Le Grand Conseil s’est aussi penché sur le Département de l’environnement, des transports et de l’agriculture. Le conseiller d’Etat Barthassat a déposé un projet de loi pour réunir différentes directions générales en une seule, chargée de l’agriculture, de l’eau et de la nature (LODAEN). La fusion de la direction générale de la nature et du paysage avec celle de l’agriculture engendrera, selon nous, des conflits. Ces deux politiques publiques essentielles n’ont pas toujours les mêmes intérêts. L’agriculture fait partie de la nature, la nature est plus large que l’agriculture Les deux directions travaillent actuellement bien ensemble et entretiennent de bonnes relations. Mais la pesée des intérêts ne se fera ensuite plus de manière indépendante et égalitaire, et si l’agriculture prend le dessus sur la nature (comme le décidera
forcément le magistrat), cela nuira à la biodiversité. Nous nous sommes donc vivement opposés à cette fusion irrationnelle mais, malgré le très bon rapport de minorité vert, nous avons perdu.

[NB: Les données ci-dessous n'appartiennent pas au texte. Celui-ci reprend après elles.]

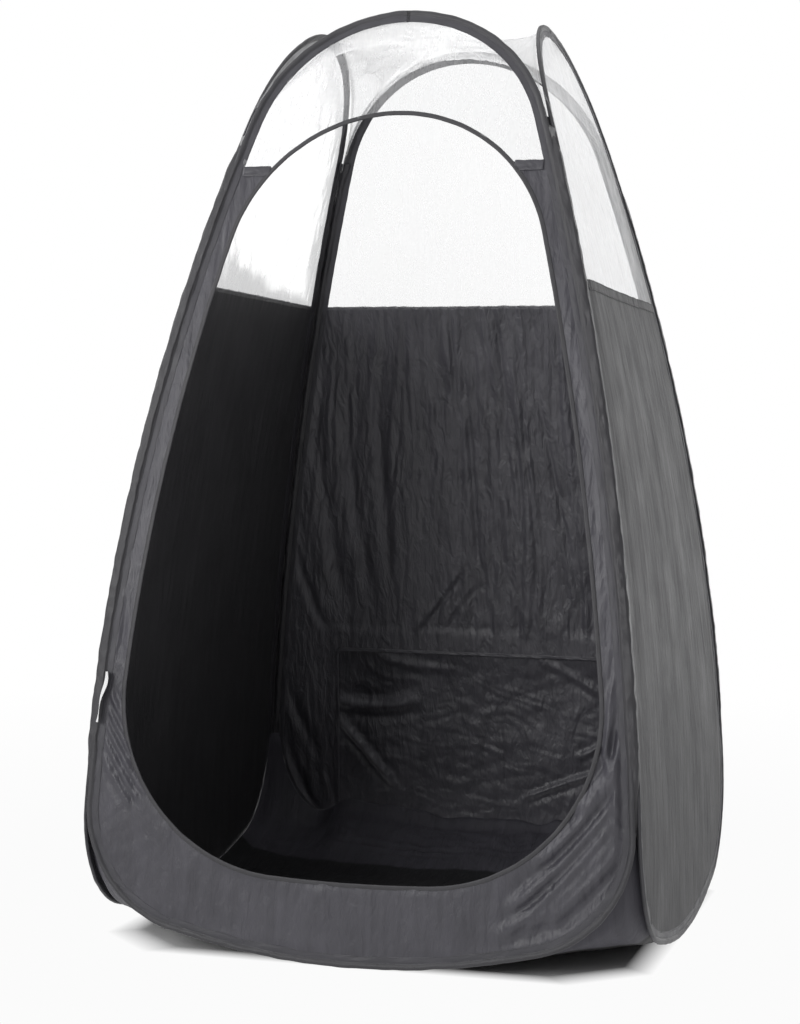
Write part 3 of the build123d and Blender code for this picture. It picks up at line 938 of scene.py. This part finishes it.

Puis grâce à une motion déposée en urgence par les Verts, le débat sur la Maison de l’environnement a été réouvert. En 2006, le Grand Conseil avait voté le regroupement des différents services de l’environnement du Canton, notamment pour des raisons d’efficience et de cohérence, dans un même lieu. En 2012, le Conseil d’Etat avait annulé l’autorisation de construire et bouclé le projet. Ensuite, il a décidé de délocaliser les trois directions des services du département (DGAN, DGE, DGEau) dans la zone industrielle de Plan-les-Ouates, dans un immeuble en location, mal adapté, tant par son emplacement que par sa conception, aux activités des services concernés. La motion demande de renoncer immédiatement à cette délocalisation, de redéposer un projet de loi ouvrant un crédit d’étude pour la construction d’une Maison de l’environnement (en pleine propriété de l’Etat), et de privilégier une localisation cohérente avec les missions de ces services et leurs interactions. Notre texte est parti pour étude en commission des travaux.